** start of Given material **

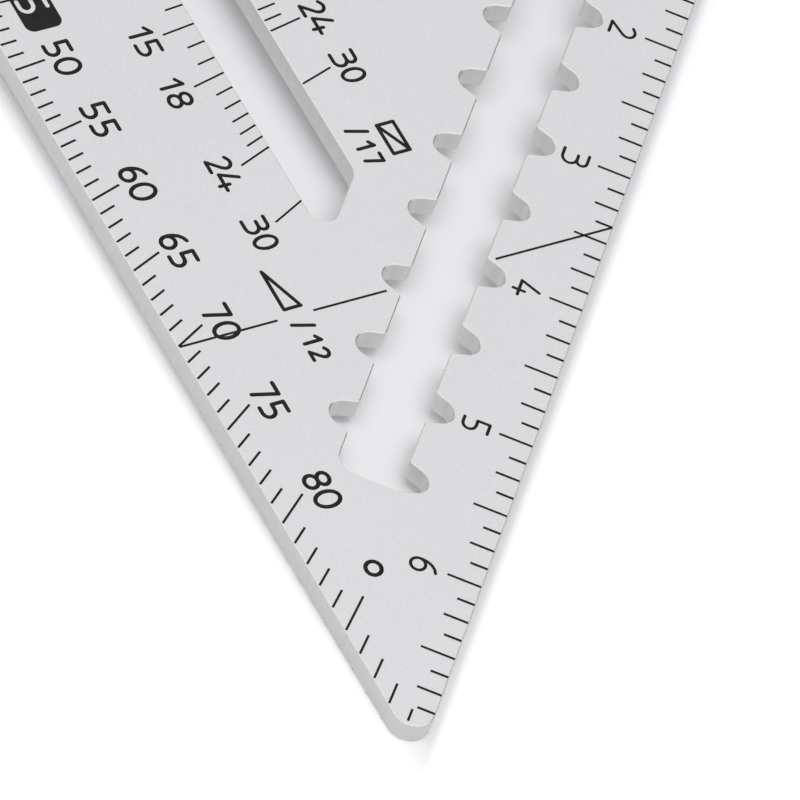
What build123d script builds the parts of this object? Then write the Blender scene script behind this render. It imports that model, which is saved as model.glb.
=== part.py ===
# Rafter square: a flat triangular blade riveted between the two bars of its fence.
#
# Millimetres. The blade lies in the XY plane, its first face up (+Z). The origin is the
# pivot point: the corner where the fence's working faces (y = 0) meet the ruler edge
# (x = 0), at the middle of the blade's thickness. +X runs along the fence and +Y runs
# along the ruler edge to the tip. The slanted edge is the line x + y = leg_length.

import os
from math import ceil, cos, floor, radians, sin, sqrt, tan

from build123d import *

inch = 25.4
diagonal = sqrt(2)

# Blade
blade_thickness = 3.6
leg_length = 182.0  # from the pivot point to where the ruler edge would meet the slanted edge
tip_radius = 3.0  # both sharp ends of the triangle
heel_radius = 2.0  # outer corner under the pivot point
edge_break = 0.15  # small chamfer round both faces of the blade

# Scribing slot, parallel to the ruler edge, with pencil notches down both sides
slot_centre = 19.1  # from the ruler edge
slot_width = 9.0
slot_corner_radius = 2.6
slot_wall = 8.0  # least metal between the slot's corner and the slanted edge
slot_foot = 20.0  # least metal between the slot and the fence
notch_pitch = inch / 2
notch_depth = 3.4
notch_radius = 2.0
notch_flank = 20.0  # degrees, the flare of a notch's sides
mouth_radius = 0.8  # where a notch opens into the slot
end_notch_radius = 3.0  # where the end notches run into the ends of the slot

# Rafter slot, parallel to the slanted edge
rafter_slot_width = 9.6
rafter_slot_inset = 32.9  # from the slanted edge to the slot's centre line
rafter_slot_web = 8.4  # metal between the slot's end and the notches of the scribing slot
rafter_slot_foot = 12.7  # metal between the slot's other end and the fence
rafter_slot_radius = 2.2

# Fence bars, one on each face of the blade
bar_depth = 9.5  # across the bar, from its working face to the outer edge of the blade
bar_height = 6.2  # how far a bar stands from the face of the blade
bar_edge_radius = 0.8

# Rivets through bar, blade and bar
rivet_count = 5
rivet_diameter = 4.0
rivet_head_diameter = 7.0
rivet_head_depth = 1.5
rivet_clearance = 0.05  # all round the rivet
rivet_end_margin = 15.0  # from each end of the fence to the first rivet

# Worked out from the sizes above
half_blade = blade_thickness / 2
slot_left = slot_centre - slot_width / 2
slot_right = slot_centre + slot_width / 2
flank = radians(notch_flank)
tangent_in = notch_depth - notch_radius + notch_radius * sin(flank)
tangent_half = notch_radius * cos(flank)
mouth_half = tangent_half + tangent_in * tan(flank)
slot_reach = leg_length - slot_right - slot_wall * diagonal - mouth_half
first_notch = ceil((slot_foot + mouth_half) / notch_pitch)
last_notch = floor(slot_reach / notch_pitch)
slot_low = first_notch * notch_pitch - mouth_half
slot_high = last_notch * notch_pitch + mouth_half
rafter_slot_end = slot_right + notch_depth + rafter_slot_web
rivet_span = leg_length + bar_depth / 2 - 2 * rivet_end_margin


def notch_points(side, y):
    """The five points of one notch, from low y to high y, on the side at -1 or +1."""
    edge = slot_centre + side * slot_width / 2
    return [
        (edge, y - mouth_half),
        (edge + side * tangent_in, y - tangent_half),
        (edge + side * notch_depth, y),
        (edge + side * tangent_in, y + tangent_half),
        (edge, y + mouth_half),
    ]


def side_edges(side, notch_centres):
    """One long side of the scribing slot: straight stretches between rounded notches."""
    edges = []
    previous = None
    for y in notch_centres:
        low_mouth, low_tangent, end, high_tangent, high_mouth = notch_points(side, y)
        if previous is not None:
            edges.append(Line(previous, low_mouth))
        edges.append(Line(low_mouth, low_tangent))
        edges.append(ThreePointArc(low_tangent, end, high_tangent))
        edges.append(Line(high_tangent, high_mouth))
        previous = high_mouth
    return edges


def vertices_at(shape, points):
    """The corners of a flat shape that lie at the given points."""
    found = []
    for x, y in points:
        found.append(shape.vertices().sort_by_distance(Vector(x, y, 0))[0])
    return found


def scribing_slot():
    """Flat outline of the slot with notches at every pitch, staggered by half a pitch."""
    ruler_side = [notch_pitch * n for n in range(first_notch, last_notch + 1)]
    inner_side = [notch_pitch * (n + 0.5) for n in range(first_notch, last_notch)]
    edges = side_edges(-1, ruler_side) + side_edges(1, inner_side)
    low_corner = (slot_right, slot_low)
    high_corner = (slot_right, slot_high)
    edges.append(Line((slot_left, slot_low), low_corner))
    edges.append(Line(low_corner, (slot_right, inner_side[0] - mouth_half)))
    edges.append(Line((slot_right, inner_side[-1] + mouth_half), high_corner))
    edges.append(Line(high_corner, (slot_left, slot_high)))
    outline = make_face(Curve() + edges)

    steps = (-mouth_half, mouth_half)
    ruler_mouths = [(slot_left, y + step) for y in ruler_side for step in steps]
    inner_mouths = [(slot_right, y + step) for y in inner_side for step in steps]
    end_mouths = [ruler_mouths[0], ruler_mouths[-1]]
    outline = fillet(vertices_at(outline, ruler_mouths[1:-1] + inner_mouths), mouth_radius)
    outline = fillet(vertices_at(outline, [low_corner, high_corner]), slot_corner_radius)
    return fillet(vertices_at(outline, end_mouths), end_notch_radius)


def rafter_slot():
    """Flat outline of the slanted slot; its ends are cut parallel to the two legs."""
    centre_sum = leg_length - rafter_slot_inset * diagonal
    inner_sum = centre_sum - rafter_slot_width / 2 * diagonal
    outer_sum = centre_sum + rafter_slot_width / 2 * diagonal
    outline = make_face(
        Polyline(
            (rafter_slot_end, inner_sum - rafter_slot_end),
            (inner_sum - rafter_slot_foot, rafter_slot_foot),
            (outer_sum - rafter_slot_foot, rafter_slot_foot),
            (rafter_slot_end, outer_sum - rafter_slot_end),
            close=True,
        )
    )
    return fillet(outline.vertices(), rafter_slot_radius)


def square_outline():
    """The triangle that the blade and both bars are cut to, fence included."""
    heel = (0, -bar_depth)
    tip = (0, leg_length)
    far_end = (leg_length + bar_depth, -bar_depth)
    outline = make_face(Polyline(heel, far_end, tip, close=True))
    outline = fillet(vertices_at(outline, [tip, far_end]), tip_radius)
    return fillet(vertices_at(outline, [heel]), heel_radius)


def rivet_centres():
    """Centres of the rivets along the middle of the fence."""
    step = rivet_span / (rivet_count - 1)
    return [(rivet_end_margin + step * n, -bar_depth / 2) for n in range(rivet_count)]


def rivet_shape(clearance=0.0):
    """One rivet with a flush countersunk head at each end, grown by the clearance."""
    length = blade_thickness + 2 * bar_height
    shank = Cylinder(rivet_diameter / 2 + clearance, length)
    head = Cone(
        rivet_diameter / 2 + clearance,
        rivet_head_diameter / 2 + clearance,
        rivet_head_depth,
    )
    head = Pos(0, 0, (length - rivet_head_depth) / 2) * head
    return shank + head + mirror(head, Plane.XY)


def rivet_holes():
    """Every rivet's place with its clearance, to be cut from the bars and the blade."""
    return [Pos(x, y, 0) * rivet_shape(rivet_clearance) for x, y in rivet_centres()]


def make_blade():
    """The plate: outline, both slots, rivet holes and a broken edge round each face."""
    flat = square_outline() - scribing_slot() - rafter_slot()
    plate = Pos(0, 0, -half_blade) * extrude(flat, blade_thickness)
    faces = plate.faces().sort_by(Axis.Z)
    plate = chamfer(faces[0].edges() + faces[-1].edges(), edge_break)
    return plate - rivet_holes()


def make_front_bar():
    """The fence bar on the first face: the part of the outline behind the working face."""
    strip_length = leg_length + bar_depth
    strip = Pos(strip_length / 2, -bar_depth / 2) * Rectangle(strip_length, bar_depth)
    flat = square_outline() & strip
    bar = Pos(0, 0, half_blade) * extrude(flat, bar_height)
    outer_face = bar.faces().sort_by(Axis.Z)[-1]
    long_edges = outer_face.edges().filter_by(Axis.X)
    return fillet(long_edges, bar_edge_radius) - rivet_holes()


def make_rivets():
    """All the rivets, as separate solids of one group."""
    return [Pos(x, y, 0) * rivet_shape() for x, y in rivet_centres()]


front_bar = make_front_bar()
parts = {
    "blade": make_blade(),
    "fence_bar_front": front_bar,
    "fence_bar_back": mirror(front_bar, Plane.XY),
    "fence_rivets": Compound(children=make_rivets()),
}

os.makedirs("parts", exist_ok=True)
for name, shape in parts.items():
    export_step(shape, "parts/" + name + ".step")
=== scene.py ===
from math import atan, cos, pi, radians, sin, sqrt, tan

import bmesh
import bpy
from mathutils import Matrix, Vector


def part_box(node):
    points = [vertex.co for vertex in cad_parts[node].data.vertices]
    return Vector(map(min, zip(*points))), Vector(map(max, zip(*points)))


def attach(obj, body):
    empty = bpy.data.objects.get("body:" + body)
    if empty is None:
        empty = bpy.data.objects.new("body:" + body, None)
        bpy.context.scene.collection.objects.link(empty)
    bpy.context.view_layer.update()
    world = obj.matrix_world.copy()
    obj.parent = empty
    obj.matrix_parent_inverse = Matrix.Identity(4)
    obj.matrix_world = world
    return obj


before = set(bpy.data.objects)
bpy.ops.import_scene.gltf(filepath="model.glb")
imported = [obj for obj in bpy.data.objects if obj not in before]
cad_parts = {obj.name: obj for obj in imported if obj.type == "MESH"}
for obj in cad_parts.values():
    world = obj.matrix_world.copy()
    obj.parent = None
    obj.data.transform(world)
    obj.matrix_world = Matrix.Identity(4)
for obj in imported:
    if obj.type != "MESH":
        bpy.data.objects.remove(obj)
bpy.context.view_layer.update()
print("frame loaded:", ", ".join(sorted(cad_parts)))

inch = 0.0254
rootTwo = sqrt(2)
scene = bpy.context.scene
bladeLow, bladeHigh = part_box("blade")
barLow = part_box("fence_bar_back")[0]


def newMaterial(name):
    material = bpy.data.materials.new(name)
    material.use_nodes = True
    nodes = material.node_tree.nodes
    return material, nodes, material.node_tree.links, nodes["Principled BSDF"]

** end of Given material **

Direction: Return exactly, and only, the line containing "imported = [obj" and every line after it through the end of the material.

Full answer:
imported = [obj for obj in bpy.data.objects if obj not in before]
cad_parts = {obj.name: obj for obj in imported if obj.type == "MESH"}
for obj in cad_parts.values():
    world = obj.matrix_world.copy()
    obj.parent = None
    obj.data.transform(world)
    obj.matrix_world = Matrix.Identity(4)
for obj in imported:
    if obj.type != "MESH":
        bpy.data.objects.remove(obj)
bpy.context.view_layer.update()
print("frame loaded:", ", ".join(sorted(cad_parts)))

inch = 0.0254
rootTwo = sqrt(2)
scene = bpy.context.scene
bladeLow, bladeHigh = part_box("blade")
barLow = part_box("fence_bar_back")[0]


def newMaterial(name):
    material = bpy.data.materials.new(name)
    material.use_nodes = True
    nodes = material.node_tree.nodes
    return material, nodes, material.node_tree.links, nodes["Principled BSDF"]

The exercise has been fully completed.